- What you will do
Quote the lines exactly, starting with the line that contains "silicone, collection, closed=True)" and ending with the line that contains "if empty is", and leave out all other lines.

- Available data
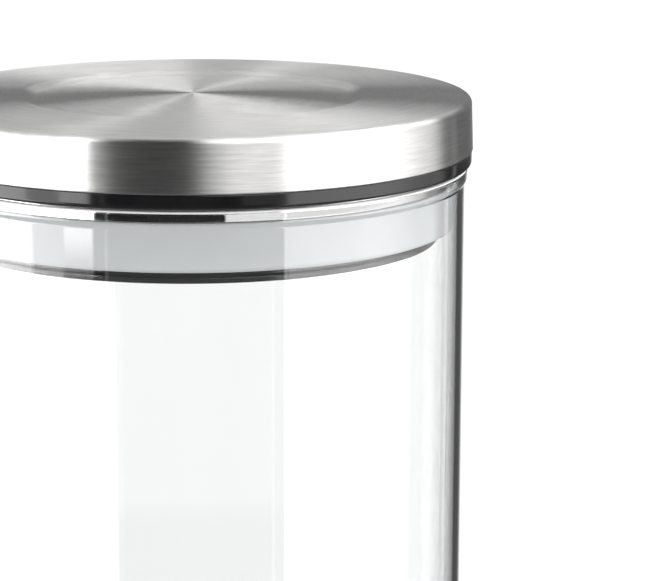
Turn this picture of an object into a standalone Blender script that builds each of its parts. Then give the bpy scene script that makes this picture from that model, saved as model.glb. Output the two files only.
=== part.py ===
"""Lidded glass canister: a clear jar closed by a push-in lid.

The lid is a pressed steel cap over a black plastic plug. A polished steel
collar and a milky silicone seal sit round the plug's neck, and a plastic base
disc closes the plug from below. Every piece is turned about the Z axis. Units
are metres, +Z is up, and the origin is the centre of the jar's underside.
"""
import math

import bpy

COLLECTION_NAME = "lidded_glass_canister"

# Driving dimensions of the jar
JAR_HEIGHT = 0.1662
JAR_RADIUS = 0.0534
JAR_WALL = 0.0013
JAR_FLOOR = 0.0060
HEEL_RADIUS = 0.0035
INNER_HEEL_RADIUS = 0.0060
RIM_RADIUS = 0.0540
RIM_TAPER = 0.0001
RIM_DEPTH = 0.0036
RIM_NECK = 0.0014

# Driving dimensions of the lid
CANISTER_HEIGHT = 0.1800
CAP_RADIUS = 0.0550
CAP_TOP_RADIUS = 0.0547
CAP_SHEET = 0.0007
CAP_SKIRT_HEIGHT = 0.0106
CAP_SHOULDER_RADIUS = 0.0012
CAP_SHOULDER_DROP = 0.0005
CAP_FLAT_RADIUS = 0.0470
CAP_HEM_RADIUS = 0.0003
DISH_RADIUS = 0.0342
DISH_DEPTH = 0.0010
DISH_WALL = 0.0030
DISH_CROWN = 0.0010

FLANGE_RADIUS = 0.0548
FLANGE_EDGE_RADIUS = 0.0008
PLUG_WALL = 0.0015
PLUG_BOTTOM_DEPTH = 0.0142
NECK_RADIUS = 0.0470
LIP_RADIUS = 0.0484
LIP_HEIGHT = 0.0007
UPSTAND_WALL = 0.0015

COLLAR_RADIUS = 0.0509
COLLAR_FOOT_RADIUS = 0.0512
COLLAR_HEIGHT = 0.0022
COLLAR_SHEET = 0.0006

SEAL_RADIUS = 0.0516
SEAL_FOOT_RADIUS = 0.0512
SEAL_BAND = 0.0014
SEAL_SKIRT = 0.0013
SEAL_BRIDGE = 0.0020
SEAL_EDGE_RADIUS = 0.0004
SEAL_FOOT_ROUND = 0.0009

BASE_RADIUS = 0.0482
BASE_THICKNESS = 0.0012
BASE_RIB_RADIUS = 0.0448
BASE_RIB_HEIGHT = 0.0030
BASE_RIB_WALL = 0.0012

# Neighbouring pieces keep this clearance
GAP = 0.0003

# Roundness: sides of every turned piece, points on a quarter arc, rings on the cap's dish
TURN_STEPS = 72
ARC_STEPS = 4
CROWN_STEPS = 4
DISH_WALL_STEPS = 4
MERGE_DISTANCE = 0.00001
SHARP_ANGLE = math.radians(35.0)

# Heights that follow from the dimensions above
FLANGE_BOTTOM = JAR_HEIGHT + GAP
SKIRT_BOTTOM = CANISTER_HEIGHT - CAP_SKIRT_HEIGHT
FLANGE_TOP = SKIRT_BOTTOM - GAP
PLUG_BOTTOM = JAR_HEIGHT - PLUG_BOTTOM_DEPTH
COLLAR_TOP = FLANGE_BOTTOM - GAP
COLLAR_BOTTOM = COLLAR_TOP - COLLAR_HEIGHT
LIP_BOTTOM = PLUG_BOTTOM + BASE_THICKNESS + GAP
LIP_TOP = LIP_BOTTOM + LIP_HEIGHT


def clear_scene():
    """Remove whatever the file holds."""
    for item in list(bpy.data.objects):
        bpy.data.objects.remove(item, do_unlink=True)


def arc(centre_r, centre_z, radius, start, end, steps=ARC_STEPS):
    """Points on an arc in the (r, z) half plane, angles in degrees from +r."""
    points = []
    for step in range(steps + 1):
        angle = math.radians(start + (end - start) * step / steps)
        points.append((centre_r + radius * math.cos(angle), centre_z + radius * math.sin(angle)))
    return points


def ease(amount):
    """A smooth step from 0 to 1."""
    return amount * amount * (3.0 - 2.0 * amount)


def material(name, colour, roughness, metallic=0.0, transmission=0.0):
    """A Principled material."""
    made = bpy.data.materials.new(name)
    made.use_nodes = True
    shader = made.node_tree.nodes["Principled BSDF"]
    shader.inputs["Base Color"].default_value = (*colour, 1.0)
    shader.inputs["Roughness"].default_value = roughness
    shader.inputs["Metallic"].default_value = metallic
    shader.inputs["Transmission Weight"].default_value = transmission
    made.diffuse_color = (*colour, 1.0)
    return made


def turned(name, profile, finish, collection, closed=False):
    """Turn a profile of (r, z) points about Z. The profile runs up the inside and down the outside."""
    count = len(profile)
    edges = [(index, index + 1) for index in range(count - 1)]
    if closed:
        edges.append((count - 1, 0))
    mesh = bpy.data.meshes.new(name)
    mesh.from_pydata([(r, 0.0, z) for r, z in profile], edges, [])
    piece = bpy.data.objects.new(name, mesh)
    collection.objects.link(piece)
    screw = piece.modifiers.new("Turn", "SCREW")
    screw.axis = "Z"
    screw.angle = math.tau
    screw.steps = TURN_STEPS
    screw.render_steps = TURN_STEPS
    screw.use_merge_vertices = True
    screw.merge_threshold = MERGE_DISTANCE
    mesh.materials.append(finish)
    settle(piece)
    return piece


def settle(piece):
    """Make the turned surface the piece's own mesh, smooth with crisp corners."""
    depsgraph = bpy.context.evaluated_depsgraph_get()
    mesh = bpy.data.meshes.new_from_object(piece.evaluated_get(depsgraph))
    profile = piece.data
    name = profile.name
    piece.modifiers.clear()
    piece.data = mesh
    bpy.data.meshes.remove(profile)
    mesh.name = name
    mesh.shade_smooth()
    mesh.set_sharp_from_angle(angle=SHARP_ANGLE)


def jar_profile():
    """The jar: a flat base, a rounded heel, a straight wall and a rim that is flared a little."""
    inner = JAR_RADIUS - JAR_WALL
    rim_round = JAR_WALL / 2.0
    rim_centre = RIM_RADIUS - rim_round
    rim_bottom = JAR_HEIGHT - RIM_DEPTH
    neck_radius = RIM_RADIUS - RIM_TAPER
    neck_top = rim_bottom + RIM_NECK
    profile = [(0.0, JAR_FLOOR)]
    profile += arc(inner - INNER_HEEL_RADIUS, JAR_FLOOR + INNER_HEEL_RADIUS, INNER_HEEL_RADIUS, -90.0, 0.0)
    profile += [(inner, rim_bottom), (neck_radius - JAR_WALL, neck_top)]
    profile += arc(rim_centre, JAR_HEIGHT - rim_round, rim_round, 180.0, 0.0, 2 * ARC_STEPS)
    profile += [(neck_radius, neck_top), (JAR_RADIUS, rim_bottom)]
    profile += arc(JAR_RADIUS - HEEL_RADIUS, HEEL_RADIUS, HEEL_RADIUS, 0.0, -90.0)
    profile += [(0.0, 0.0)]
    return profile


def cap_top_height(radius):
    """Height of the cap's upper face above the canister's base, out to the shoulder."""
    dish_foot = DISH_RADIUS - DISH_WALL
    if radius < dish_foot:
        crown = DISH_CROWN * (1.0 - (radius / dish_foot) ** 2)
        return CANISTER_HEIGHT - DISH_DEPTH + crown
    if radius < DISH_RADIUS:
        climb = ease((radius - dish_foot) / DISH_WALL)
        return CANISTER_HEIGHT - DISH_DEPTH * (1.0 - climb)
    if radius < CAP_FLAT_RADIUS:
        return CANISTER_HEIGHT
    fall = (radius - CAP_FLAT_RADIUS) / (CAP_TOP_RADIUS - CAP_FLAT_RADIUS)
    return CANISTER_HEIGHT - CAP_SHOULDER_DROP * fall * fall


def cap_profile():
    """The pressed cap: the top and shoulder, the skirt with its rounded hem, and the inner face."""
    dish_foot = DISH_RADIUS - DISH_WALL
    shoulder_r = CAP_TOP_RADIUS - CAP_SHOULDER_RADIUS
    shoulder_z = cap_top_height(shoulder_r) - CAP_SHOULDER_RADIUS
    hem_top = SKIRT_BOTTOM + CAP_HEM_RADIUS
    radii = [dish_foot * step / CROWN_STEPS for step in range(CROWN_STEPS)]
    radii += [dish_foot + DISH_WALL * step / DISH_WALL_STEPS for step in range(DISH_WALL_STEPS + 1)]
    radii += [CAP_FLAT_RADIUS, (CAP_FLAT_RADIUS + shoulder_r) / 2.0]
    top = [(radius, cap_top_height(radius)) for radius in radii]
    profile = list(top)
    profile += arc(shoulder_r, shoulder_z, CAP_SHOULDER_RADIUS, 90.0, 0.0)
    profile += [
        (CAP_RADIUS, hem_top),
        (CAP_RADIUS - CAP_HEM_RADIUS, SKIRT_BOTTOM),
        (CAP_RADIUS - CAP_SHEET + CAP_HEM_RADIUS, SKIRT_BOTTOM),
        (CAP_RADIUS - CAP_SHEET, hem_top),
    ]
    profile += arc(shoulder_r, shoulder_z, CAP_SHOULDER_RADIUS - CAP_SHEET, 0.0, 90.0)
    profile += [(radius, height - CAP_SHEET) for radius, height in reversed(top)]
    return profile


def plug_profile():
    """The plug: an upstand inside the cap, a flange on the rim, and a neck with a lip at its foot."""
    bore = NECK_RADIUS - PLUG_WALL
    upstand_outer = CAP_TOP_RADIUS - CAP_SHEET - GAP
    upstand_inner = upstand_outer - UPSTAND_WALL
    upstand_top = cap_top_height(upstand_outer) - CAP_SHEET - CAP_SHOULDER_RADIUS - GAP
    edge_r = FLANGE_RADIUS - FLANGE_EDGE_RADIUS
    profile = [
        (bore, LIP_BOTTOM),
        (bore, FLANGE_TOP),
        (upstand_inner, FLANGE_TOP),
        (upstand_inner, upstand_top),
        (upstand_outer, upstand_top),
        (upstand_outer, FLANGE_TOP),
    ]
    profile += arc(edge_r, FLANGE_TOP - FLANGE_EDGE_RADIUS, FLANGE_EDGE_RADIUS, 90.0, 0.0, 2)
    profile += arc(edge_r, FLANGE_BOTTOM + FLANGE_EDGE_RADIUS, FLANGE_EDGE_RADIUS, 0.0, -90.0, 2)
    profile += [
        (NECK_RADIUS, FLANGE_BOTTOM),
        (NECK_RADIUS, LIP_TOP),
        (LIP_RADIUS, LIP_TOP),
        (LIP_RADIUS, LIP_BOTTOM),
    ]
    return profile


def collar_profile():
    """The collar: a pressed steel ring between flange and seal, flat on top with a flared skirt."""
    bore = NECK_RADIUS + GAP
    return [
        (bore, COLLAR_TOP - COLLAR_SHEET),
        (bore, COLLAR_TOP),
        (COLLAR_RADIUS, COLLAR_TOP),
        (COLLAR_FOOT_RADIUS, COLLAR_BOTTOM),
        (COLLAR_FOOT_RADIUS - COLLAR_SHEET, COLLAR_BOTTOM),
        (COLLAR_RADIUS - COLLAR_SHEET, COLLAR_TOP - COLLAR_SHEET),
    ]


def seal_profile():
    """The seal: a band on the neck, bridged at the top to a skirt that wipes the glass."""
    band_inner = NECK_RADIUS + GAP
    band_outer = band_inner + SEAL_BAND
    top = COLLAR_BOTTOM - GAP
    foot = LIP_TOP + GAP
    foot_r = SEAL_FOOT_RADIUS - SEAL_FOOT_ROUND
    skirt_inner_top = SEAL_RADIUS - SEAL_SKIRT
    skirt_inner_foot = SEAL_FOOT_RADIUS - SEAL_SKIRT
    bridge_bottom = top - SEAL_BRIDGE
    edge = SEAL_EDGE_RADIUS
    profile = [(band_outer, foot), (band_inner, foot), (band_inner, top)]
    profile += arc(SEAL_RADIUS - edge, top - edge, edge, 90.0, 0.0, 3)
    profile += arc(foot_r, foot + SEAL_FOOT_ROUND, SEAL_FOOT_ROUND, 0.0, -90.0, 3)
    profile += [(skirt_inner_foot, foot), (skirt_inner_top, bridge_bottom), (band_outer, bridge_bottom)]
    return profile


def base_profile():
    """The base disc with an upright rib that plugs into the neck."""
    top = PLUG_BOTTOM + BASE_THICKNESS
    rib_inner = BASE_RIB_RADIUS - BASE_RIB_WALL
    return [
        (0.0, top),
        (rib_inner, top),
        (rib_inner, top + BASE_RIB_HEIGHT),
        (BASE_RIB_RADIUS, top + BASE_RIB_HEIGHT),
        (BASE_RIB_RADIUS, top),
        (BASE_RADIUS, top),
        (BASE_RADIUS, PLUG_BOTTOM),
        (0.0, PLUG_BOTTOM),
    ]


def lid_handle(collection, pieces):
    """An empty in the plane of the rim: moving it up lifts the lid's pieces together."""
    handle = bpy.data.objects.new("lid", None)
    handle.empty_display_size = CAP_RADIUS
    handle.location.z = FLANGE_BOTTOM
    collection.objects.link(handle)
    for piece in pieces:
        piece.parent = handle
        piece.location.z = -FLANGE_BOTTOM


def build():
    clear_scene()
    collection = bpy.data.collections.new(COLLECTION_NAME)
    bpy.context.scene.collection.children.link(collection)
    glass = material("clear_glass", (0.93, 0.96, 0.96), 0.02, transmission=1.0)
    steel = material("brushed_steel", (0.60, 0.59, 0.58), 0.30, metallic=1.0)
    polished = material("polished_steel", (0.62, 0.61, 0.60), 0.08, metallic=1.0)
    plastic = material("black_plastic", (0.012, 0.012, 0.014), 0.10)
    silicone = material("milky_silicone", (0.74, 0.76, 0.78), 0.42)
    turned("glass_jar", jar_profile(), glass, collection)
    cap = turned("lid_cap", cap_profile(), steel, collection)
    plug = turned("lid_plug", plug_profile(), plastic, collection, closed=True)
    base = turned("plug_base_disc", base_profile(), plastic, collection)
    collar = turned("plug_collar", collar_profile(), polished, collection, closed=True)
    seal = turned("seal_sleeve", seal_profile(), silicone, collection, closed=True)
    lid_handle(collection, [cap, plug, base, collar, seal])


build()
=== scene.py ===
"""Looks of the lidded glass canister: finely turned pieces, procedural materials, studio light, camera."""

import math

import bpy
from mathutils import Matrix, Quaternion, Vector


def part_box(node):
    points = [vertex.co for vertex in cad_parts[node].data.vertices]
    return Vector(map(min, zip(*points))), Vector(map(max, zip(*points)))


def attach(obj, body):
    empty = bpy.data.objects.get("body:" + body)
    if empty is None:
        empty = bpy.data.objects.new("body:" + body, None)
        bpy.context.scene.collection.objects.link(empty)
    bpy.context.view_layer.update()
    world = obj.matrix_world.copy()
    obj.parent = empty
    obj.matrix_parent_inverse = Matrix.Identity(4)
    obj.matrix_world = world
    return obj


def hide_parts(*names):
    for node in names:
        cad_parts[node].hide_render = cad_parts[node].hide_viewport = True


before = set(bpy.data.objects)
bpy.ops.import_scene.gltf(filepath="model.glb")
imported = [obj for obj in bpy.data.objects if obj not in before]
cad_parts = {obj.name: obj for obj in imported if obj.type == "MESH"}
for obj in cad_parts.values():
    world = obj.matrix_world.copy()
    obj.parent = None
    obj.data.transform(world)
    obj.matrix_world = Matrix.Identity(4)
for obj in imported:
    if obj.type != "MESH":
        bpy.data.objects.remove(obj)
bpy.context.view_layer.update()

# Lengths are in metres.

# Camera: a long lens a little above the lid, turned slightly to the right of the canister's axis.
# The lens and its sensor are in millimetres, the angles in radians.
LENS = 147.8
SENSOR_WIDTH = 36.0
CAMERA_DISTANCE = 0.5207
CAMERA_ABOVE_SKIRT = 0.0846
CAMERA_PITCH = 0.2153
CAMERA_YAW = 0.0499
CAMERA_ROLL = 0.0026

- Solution
    seal = turned("seal_sleeve", seal_profile(), silicone, collection, closed=True)
    lid_handle(collection, [cap, plug, base, collar, seal])


build()
=== scene.py ===
"""Looks of the lidded glass canister: finely turned pieces, procedural materials, studio light, camera."""

import math

import bpy
from mathutils import Matrix, Quaternion, Vector


def part_box(node):
    points = [vertex.co for vertex in cad_parts[node].data.vertices]
    return Vector(map(min, zip(*points))), Vector(map(max, zip(*points)))


def attach(obj, body):
    empty = bpy.data.objects.get("body:" + body)
    if empty is None:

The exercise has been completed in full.